2. Juni 1967: Ein Schuss erschüttert die Bundesrepublik Deutschland. Der 26-jährige Student Benno Ohnesorg wurde von einem Polizisten erschossen. Die Tat radikalisierte die entstehende Studentenbewegung.

„Die Achtundsechsziger wollten Deutschland freier, offener und gerechter machen.“ Das schreibt die Wochenzeitung „Die Zeit“ aktuell auf ihrer Titelseite – und verbreitet in einem kurzen Satz gleich mehrere bürgerliche Märchen. Denn 1968 fand ein weltweiter Aufschwung der Klassenkämpfe statt. In den imperialistischen Ländern, in der kolonisierten Welt und auch in den degenerierten Arbeiter*innenstaaten gingen Millionen Jugendliche, Frauen und Arbeiter*innen auf die Straße.

Diese weltweite Bewegung hatte einen relativ leisen Wiederhall in Westdeutschland. Denn die Bundesrepublik war als antikommunistischer Frontstaat aufgebaut worden, „politisch und kulturell der reaktionärste unter den großen Staaten Europas“ (Perry Anderson). Vor allem Studierende und Lehrlinge beteiligten sich an der Revolte. Die Arbeiter*innenklasse Westdeutschlands blieb größtenteils im eisernen Korsett der reformistischen Bürokratien von SPD und sozialdemokratischen Gewerkschaften. Erst fünf Jahre später kamen Arbeiter*innenproteste in Deutschland auf, vorangetrieben von Migrant*innen.

Und dennoch war der 2. Juni 1967 ein Wendepunkt für die Bundesrepublik. Studierende hatten zu einer Demonstraten gegen den Schah von Persien aufgerufen. Diese autoritäre Monarchie wurde von imperialistischen Staaten gestützt. Die Westberliner Polizei wollte den Jugendlichen eine Lektion erteilen. Praktisch alle Demonstrierende wurden verprügelt – nicht wenige davon krankenhausreif. Es ist kein Wunder, dass ein besonders aufgebrachter Polizist, Karl-Heinz Kurras, auch ein bisschen weiter ging.

Kurras wurde nicht wegen Mord oder Totschlag angeklagt. Wegen „fahrlässiger Tötung“ stand er zweimal vor Gericht – und wurde zweimal freigesprochen. Der Staat wollte alles vertuschen. Mehr als 40 Jahre nach dem Mord kam ans Licht, dass Kurras seit 1955 für die Stasi gearbeitet hatte. Und schon machte sich eine bürgerliche Verschwörungstheorie bereit: Vielleicht hatte das Ministerium für Staatssicherheit die Tötung befohlen? Mehr noch: Vielleicht war die ganze 1968er Bewegung von Ostberlin aus inszeniert worden? Das haben die Anhänger*innen des deutschen Kapitalismus ohnehin gern geglaubt.

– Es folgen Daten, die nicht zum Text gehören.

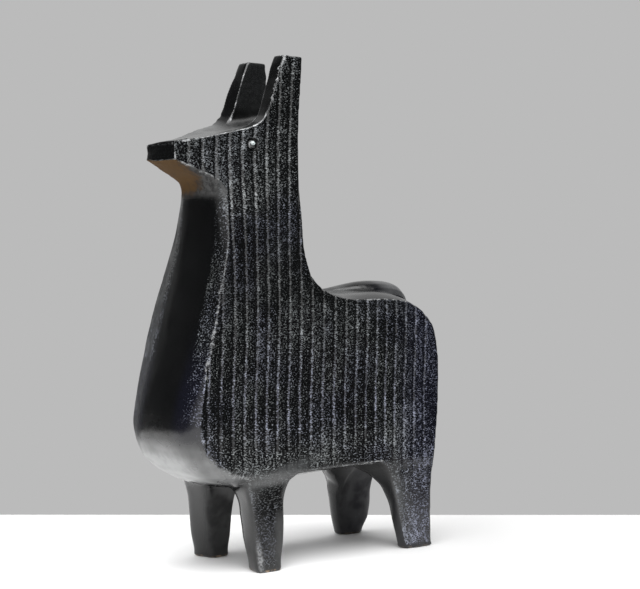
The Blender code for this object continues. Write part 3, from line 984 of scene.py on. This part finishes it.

Aber nein, Kurras schoss als Westberliner Polizist, nicht als Osterberliner Geheimagent. Entsprechend wurde er über die Jahrzehnte von den westdeutschen Behörden geschützt.

Auch heute in der Bundesrepublik Deutschland genießen mordende Polizist*innen fast vollständige Straffreiheit. Zum Beispiel der Polizist, der Mitte 2016 im bayerischen Burghausen André mit einem Kopfschuss ermordete – keine Anklage. Oder der Bundespolizist in Hannover, der im Jahr 2015 damit prahlte, wie er Geflüchtete folterte (sogar mit Fotobeweisen!) – Ermittlungen eingestellt.

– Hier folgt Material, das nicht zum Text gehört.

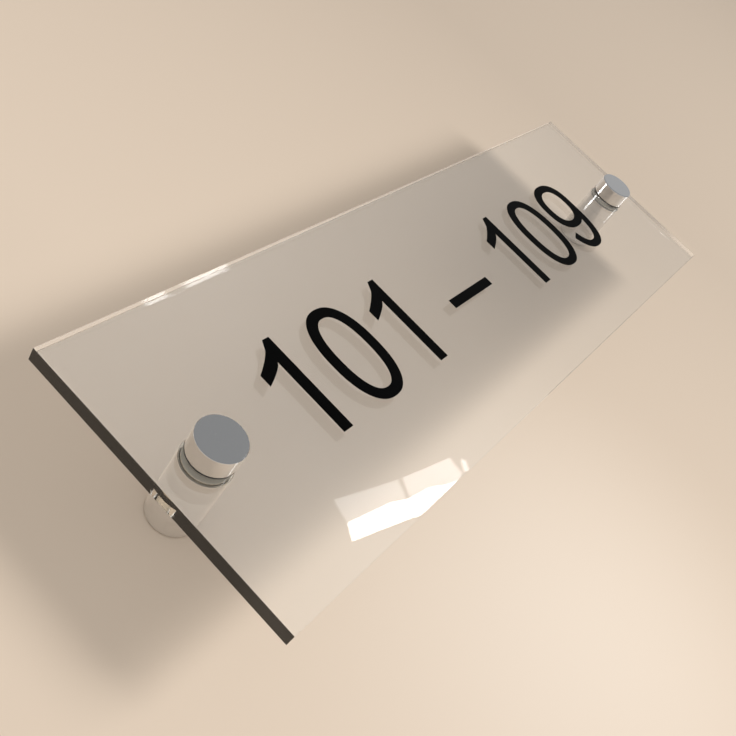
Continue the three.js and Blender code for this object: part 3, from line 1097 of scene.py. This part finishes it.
def make_windows(stage):
    """The windows round the viewer, each flat and facing the plate. A pane's corners are given to the
    right of the window's middle and above it, as seen by one who looks through it at the plate. The last
    two light the metal's sides by way of the panel, and a single mirroring doesn't show them."""
    for name, place, panes, mirrorings in (
        ("stage_window", stage.window_place, WINDOW_PANES, 1),
        ("stage_low_window", stage.low_window_place, LOW_WINDOW_PANES, 1),
        ("stage_side_window", stage.side_window_place, SIDE_WINDOW_PANES, 2),
        ("stage_high_window", stage.high_window_place, HIGH_WINDOW_PANES, 2),
    ):
        middle = np.array(place)
        side = np.cross([0, 0, 1], middle)
        side /= np.linalg.norm(side)
        up = np.cross(middle, side) / np.linalg.norm(middle)
        corners = np.array([pane for _, pane in panes]).reshape(-1, 2) * MM
        points = middle + corners[:, :1] * side + corners[:, 1:] * up
        window = stage_piece(name, points, window_light, stage)
        for label, values in zip(PANE_VALUES, ([bright for bright, _ in panes], [mirrorings] * len(panes))):
            window.data.attributes.new(label, "FLOAT", "FACE").data.foreach_set("value", values)
        window.visible_camera = window.visible_diffuse = window.visible_shadow = False


def make_lamp(stage):
    """The square soft key lamp, whose shadows fall to the upper left. Only matt surfaces meet it."""
    lamp = bpy.data.lights.new("key_lamp", "AREA")
    lamp.size = stage.key_size
    lamp.energy = stage.key_power
    holder = added("key_lamp", lamp)
    holder.location = stage.key_place
    way = Vector(stage.key_aim) - Vector(stage.key_place)
    holder.rotation_euler = way.to_track_quat("-Z", "Y").to_euler()
    holder.visible_camera = holder.visible_transmission = holder.visible_glossy = False


def make_room(stage):
    """The world: the room's light for surfaces and metal, and a pale backdrop for what is seen straight
    or through the clear pieces. Shadow rays don't look for it, since clear pieces dim them more. What is
    mirrored changes from left to right: the sheet's sharp reflections darken to both sides, and those in
    metal grow lighter to the right."""
    world = bpy.data.worlds.new("room")
    bpy.context.scene.world = world
    world.cycles.sampling_method = "NONE"
    world.use_nodes = True
    tree = world.node_tree
    tree.nodes.clear()
    rays = node(tree, "ShaderNodeLightPath")
    mirror = maths(tree, "GREATER_THAN", rays.outputs["Glossy Depth"], 0.5)
    straight = maths(tree, "SUBTRACT", 1.0, mirror)
    through = maths(tree, "MULTIPLY", rays.outputs["Is Transmission Ray"], straight)
    seen = maths(tree, "MAXIMUM", rays.outputs["Is Camera Ray"], through)
    room = blended(tree, mirror, colour(stage.room), colour(stage.mirrored))
    light = blended(tree, seen, room, colour(stage.backdrop))
    way = parts(tree, "Object")["X"]
    metal = spread(tree, way, *METAL_SHADES)
    sheet = maths(tree, "MINIMUM", *(spread(tree, way, *shades) for shades in SHEET_SHADES))
    extra = maths(tree, "MULTIPLY", maths(tree, "SUBTRACT", sheet, metal), rays.outputs["Is Singular Ray"])
    level = maths(tree, "SUBTRACT", maths(tree, "ADD", metal, extra), 1.0)
    strength = maths(tree, "ADD", 1.0, maths(tree, "MULTIPLY", mirror, level))
    background = node(tree, "ShaderNodeBackground", {"Color": light, "Strength": strength})
    node(tree, "ShaderNodeOutputWorld", {"Surface": background.outputs[0]})


def make_camera(stage):
    """The camera, as the photograph was taken."""
    lens = bpy.data.cameras.new("camera")
    lens.lens = stage.camera_lens
    lens.clip_start = 0.01
    camera = added("camera", lens)
    camera.location = stage.camera_place
    sight = Vector(stage.camera_aim) - Vector(stage.camera_place)
    camera.rotation_mode = "QUATERNION"
    camera.rotation_quaternion = sight.to_track_quat("-Z", "Y") @ Quaternion((0, 0, 1), stage.camera_roll)
    bpy.context.scene.camera = camera


def make_sides(*pieces):
    """Makes pieces of the left and then of the right standoff, each in place of its node. A piece is given
    by its kind, part and slot, its body, with {} for the side, and its shape, which is a function of the
    node's name and of the values after it."""
    for side in SIDES:
        for kind, part, slot, body, shape, *values in pieces:
            name = f"{side}_{kind}"
            mesh_piece(f"{name}_{part}", shape(name, *values), body.format(side), slot, [name])
    return {"FINISHED"}


class PieceOperator:
    """What the operators of this panel share"""

    bl_options = {"REGISTER", "UNDO"}


class PLATE_OT_panel(PieceOperator, bpy.types.Operator):
    """Makes the clear panel with its two holes"""

    bl_idname = "plate.panel"
    bl_label = "Panel"

    def execute(self, context):
        surface = panel_surface(context.scene.plate_sizes.panel_bevel)
        mesh_piece("panel_sheet", surface, PANEL_BODY, "clear_acrylic", ["panel"])
        return {"FINISHED"}


class PLATE_OT_numerals(PieceOperator, bpy.types.Operator):
    """Makes the numerals of cut film on the panel's front"""

    bl_idname = "plate.numerals"
    bl_label = "Numerals"

    def execute(self, context):
        sizes = context.scene.plate_sizes
        surface = numerals_surface(sizes.numeral_height, sizes.numeral_baseline)
        mesh_piece("numerals", surface, PANEL_BODY, "black_vinyl")
        return {"FINISHED"}


class PLATE_OT_caps(PieceOperator, bpy.types.Operator):
    """Makes the two turned caps"""

    bl_idname = "plate.caps"
    bl_label = "Caps"

    def execute(self, context):
        return make_sides(("cap", "head", "polished_chrome", "{}_cap", cap_surface))


class PLATE_OT_barrels(PieceOperator, bpy.types.Operator):
    """Makes the two turned barrels"""

    bl_idname = "plate.barrels"
    bl_label = "Barrels"

    def execute(self, context):
        return make_sides(("barrel", "tube", "polished_chrome", PANEL_BODY, barrel_surface))


class PLATE_OT_studs(PieceOperator, bpy.types.Operator):
    """Makes the two threaded studs"""

    bl_idname = "plate.studs"
    bl_label = "Studs"

    def execute(self, context):
        pitch = context.scene.plate_sizes.stud_pitch
        return make_sides(("stud", "thread", "zinc_plated_steel", "{}_cap", stud_surface, pitch))


class PLATE_OT_washers(PieceOperator, bpy.types.Operator):
    """Makes the washers on both faces of the panel and the sleeves in its holes"""

    bl_idname = "plate.washers"
    bl_label = "Washers and Sleeves"

    def execute(self, context):
        return make_sides(
            ("front_washer", "ring", "black_rubber", "{}_washer", ring_surface, WASHER_BORE, RUBBER_BULGE),
            ("rear_washer", "ring", "clear_nylon", PANEL_BODY, ring_surface, WASHER_BORE),
            ("hole_sleeve", "ring", "clear_nylon", PANEL_BODY, ring_surface, SLEEVE_BORE),
        )


class PLATE_OT_screws(PieceOperator, bpy.types.Operator):
    """Makes the two countersunk wood screws"""

    bl_idname = "plate.screws"
    bl_label = "Wood Screws"

    def execute(self, context):
        pitch = context.scene.plate_sizes.screw_pitch
        return make_sides(("wall_screw", "thread", "zinc_plated_steel", PANEL_BODY, screw_surface, pitch))


class PLATE_OT_plugs(PieceOperator, bpy.types.Operator):
    """Makes the two ribbed wall plugs"""

    bl_idname = "plate.plugs"
    bl_label = "Wall Plugs"

    def execute(self, context):
        return make_sides(("wall_plug", "shell", "grey_nylon", PANEL_BODY, plug_surface))


class PLATE_OT_stage(PieceOperator, bpy.types.Operator):
    """Makes the wall, the mirrored windows, the lamp, the room's light and the camera"""

    bl_idname = "plate.stage"
    bl_label = "Stage"

    def execute(self, context):
        stage = context.scene.plate_stage
        for make in (make_wall, make_windows, make_lamp, make_room, make_camera):
            make(stage)
        context.scene.view_settings.view_transform = "Standard"
        for kind in ("max_bounces", "glossy_bounces", "transmission_bounces"):
            setattr(context.scene.cycles, kind, GLASS_BOUNCES)
        return {"FINISHED"}


class PLATE_PT_sidebar(bpy.types.Panel):
    """Lists the pieces and their settings"""

    bl_label = "Name Plate"
    bl_idname = "PLATE_PT_sidebar"
    bl_space_type = "VIEW_3D"
    bl_region_type = "UI"
    bl_category = "Name Plate"

    def draw(self, context):
        for operator in OPERATORS:
            self.layout.operator(operator.bl_idname)
        for title in SETTINGS:
            box = self.layout.box()
            settings = getattr(context.scene, title)
            for name in settings.bl_rna.properties.keys():
                if name not in ("rna_type", "name"):
                    box.prop(settings, name)


SETTINGS = {"plate_sizes": PlateSizes, "plate_finishes": PlateFinishes, "plate_stage": PlateStage}
OPERATORS = (
    PLATE_OT_stage,
    PLATE_OT_panel,
    PLATE_OT_numerals,
    PLATE_OT_caps,
    PLATE_OT_barrels,
    PLATE_OT_studs,
    PLATE_OT_washers,
    PLATE_OT_screws,
    PLATE_OT_plugs,
)


def register():
    for kind in (*SETTINGS.values(), *OPERATORS, PLATE_PT_sidebar):
        bpy.utils.register_class(kind)
    for title, kind in SETTINGS.items():
        setattr(bpy.types.Scene, title, PointerProperty(type=kind))


def unregister():
    for title in SETTINGS:
        delattr(bpy.types.Scene, title)
    for kind in reversed((*SETTINGS.values(), *OPERATORS, PLATE_PT_sidebar)):
        bpy.utils.unregister_class(kind)


def main():
    """Makes every piece and the stage."""
    register()
    for operator in OPERATORS:
        group, name = operator.bl_idname.split(".")
        getattr(getattr(bpy.ops, group), name)()


if __name__ == "__main__":
    main()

Der 2. Juni 1967 war auch ein Wendepunkt für die deutsche Linke. Neue linke Gruppen schossen wie Pilze aus dem Boden. Stadtguerilleros, maoistische K-Gruppen und auch trotzkistische Gruppen sind neu entstanden. Doch im Gegensatz zu Frankreich, wo im Mai 1968 zehn Millionen Arbeiter*innen in einem spontanen Generalstreik traten, blieb die neue deutsche Linke relativ isoliert vom Proletariat. Wegen ihrer studentischen Zusammensetzung ließ sie sich besser ins kapitalistische Regime integrieren – deswegen kann „Die Zeit“ die ganze Revolte als ein Versuch der Modernisierung umdeuten. Schließlich sind so viele „Achtundsechsziger“ bürgerliche Politiker*innen geworden.

Benno Ohnesorg hinterliess einen Sohn, der vier Monate nach seinem Tod geboren wurde. „Ich bestehe auf einer Entschuldigung und einer Entschädigung“, sagt der heute 49-jährige. Doch der deutsche Staat vertuscht auch heute weiter.

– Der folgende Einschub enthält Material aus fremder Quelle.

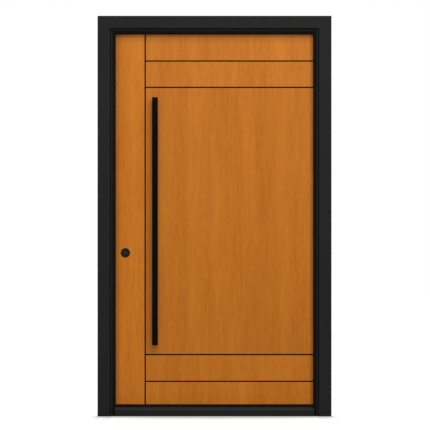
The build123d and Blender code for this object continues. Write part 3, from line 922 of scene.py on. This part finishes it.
class DOOR_OT_finish_hinges(bpy.types.Operator):
    """Finish the hinges and add their screws"""

    bl_idname = "door.finish_hinges"
    bl_label = "Finish Hinges"

    def execute(self, context):
        fasteners = context.scene.door_fasteners
        black = coat_material("hinge_metal", context.scene.door_finish.hinge_black)
        dress(black, "hinge_pins")
        inner_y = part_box("hinge_jamb")[1].y
        edge_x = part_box("outer_skin")[1].x
        sides = (
            ("frame", "frame", edge_x + HINGE_GAP, (-1.0, 0.0, 0.0)),
            ("door", "leaf", edge_x, (1.0, 0.0, 0.0)),
        )
        for side, body, face_x, facing in sides:
            plates = sorted(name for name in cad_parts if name.endswith(f"_{side}_leaf"))
            dress(black, *plates)
            seats = []
            for name in plates:
                low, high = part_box(name)
                middle_z = (low.z + high.z) / 2
                for rise, inset in HINGE_SCREW_PLACES:
                    seats.append(((face_x, inner_y - inset, middle_z + rise), facing))
            add_screws(
                f"hinge_screws_{side}", body, black,
                fasteners.hinge_head, fasteners.hinge_rise, seats, seed=9,
            )
        return {"FINISHED"}


# Stage


def aim(item, direction):
    """Turn a lamp or camera to look along a direction."""
    item.rotation_mode = "QUATERNION"
    item.rotation_quaternion = Vector(direction).to_track_quat("-Z", "Y")


def seen_ray(tree):
    """One where a ray comes from the camera, a reflection or glass, and zero for light on the object."""
    path = tree.nodes.new("ShaderNodeLightPath").outputs
    sharp = maths(tree, "MAXIMUM", path["Is Camera Ray"], path["Is Glossy Ray"])
    return maths(tree, "MAXIMUM", sharp, path["Is Transmission Ray"])


def floor_shade(tree, settings):
    """How closed in the floor is in front of the door, more so at the casings' feet."""
    openness = put(
        tree, "ShaderNodeAmbientOcclusion", {"Distance": settings.contact_reach}, samples=16
    ).outputs["AO"]
    closed = maths(tree, "POWER", maths(tree, "SUBTRACT", 1.0, openness), 2.0)
    side = axes(tree, put(tree, "ShaderNodeTexCoord").outputs["Object"])
    ahead = ramp(tree, side["Y"], *SHADE_FADE, 1.0, SHADE_LEFT)
    low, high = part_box("hinge_casing")
    foot_middle = (low.x + high.x) / 2
    foot_reach = (high.x - low.x) / 2
    off_foot = maths(tree, "SUBTRACT", maths(tree, "ABSOLUTE", side["X"]), foot_middle)
    full, end = (foot_reach * share for share in FOOT_SPAN)
    at_foot = ramp(tree, maths(tree, "ABSOLUTE", off_foot), full, end, settings.foot_shade, 1.0)
    return maths(tree, "MULTIPLY", maths(tree, "MULTIPLY", closed, ahead), at_foot)


def floor_material(settings):
    """Pale, with its seen white lifted, so that only the shade at the foot stays grey."""
    material = bpy.data.materials.new("pale_floor")
    material.use_nodes = True
    tree = material.node_tree
    tree.nodes.clear()
    seen = seen_ray(tree)
    tint = mix(tree, seen, BOUNCE_GREY, SEEN_GREY)
    pale = put(tree, "ShaderNodeBsdfDiffuse", {"Color": tint})
    lifted = maths(tree, "MULTIPLY_ADD", floor_shade(tree, settings), -FLOOR_SHADE, FLOOR_WHITE)
    white = maths(tree, "MAXIMUM", lifted, FLOOR_LEAST)
    glow = put(tree, "ShaderNodeEmission", {"Strength": maths(tree, "MULTIPLY", seen, white)})
    both = put(tree, "ShaderNodeAddShader", {0: pale.outputs[0], 1: glow.outputs[0]})
    put(tree, "ShaderNodeOutputMaterial", {"Surface": both.outputs[0]})
    return material


class DOOR_OT_set_stage(bpy.types.Operator):
    """Set the floor, the lamps and the camera"""

    bl_idname = "door.set_stage"
    bl_label = "Set Stage"

    def execute(self, context):
        scene = context.scene
        self.lay_floor(scene)
        self.light_world(scene)
        self.hang_lamps(scene)
        self.place_camera(scene)
        scene.view_settings.view_transform = "Standard"
        return {"FINISHED"}

    def lay_floor(self, scene):
        """A pale square floor under the sill."""
        settings = scene.door_stage
        reach = settings.floor_reach
        mesh = bpy.data.meshes.new("floor")
        corners = ((-reach, -reach), (reach, -reach), (reach, reach), (-reach, reach))
        mesh.from_pydata([(x, y, -settings.floor_drop) for x, y in corners], [], [(0, 1, 2, 3)])
        mesh.materials.append(floor_material(settings))
        floor = bpy.data.objects.new("floor", mesh)
        scene.collection.objects.link(floor)

    def light_world(self, scene):
        """White as seen, and a plainer grey as light on the object."""
        settings = scene.door_stage
        world = bpy.data.worlds.new("studio")
        world.use_nodes = True
        tree = world.node_tree
        tree.nodes.clear()
        side = axes(tree, tree.nodes.new("ShaderNodeTexCoord").outputs["Generated"])
        dome = ramp(tree, side["Z"], 0.0, 1.0, settings.horizon, settings.zenith)
        indoors = ramp(tree, side["Y"], 0.0, 1.0, 0.0, settings.indoors)
        level = maths(tree, "MULTIPLY", maths(tree, "ADD", dome, indoors), settings.ambient)
        plain = (1.0, 1.0, 1.0, 1.0)
        soft = put(tree, "ShaderNodeBackground", {"Color": plain, "Strength": level})
        white = put(tree, "ShaderNodeBackground", {"Color": plain, "Strength": 1.0})
        both = put(tree, "ShaderNodeMixShader", {0: seen_ray(tree), 1: soft.outputs[0], 2: white.outputs[0]})
        put(tree, "ShaderNodeOutputWorld", {"Surface": both.outputs[0]})
        scene.world = world

    def hang_lamps(self, scene):
        """A broad key from straight ahead, and a lamp that lifts the head of the door."""
        settings = scene.door_stage
        azimuth, height = settings.key_azimuth, settings.key_height
        towards = Vector(
            (math.sin(azimuth) * math.cos(height), -math.cos(azimuth) * math.cos(height), math.sin(height))
        )
        key = bpy.data.lights.new("key", "SUN")
        key.energy = settings.key
        key.angle = settings.key_softness
        sun = bpy.data.objects.new("key", key)
        aim(sun, -towards)
        top = bpy.data.lights.new("top", "AREA")
        top.energy = settings.top_power
        top.shape = "RECTANGLE"
        top.size = settings.top_width
        top.size_y = settings.top_depth
        lamp = bpy.data.objects.new("top", top)
        lamp.location = settings.top_place
        aim(lamp, Vector(settings.top_target) - Vector(settings.top_place))
        for item in (sun, lamp):
            scene.collection.objects.link(item)

    def place_camera(self, scene):
        """A far camera, square to the door's outdoor face."""
        settings = scene.door_stage
        data = bpy.data.cameras.new("camera")
        data.lens = data.sensor_width * settings.camera_distance / settings.picture_width
        data.clip_end = settings.camera_distance * 4
        camera = bpy.data.objects.new("camera", data)
        face_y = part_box("latch_casing")[0].y
        camera.location = (settings.picture_x, face_y - settings.camera_distance, settings.picture_z)
        aim(camera, (0.0, 1.0, 0.0))
        scene.collection.objects.link(camera)
        scene.camera = camera


class DOOR_PT_sidebar(bpy.types.Panel):
    """Steps and settings of the door's finish."""

    bl_label = "Entry Door"
    bl_idname = "DOOR_PT_sidebar"
    bl_space_type = "VIEW_3D"
    bl_region_type = "UI"
    bl_category = "Entry Door"

    def draw(self, context):
        layout = self.layout
        for step in STEPS:
            layout.operator(step.bl_idname)
        for group in (context.scene.door_finish, context.scene.door_fasteners, context.scene.door_stage):
            box = layout.box()
            for name in group.bl_rna.properties.keys():
                if name not in ("rna_type", "name"):
                    box.prop(group, name)


STEPS = (
    DOOR_OT_paint_frame,
    DOOR_OT_fit_seals,
    DOOR_OT_finish_sill,
    DOOR_OT_stain_leaf,
    DOOR_OT_coat_pulls,
    DOOR_OT_finish_lock,
    DOOR_OT_finish_hinges,
    DOOR_OT_set_stage,
)
CLASSES = (DoorFinishSettings, DoorFastenerSettings, DoorStageSettings, *STEPS, DOOR_PT_sidebar)


def register():
    for item in CLASSES:
        bpy.utils.register_class(item)
    bpy.types.Scene.door_finish = PointerProperty(type=DoorFinishSettings)
    bpy.types.Scene.door_fasteners = PointerProperty(type=DoorFastenerSettings)
    bpy.types.Scene.door_stage = PointerProperty(type=DoorStageSettings)


def unregister():
    del bpy.types.Scene.door_stage
    del bpy.types.Scene.door_fasteners
    del bpy.types.Scene.door_finish
    for item in reversed(CLASSES):
        bpy.utils.unregister_class(item)


def main():
    register()
    bpy.ops.door.paint_frame()
    bpy.ops.door.fit_seals()
    bpy.ops.door.finish_sill()
    bpy.ops.door.stain_leaf()
    bpy.ops.door.coat_pulls()
    bpy.ops.door.finish_lock()
    bpy.ops.door.finish_hinges()
    bpy.ops.door.set_stage()


if __name__ == "__main__":
    main()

Gedenken heißt in diesem Fall für die Ziele der 68er Revolte zu kämpfen. Also für eine Welt ohne Ausbeutung, ohne Grenzen, ohne Kriege – für eine Welt ohne Kapitalismus. Als Lehre aus der Schwäche der Revolte in Deutschland müssen wir mit aller Kraft versuchen, die revolutionäre Energie der Jugend mit der sozialen Kraft der Arbeiter*innenbewegung zu verbinden.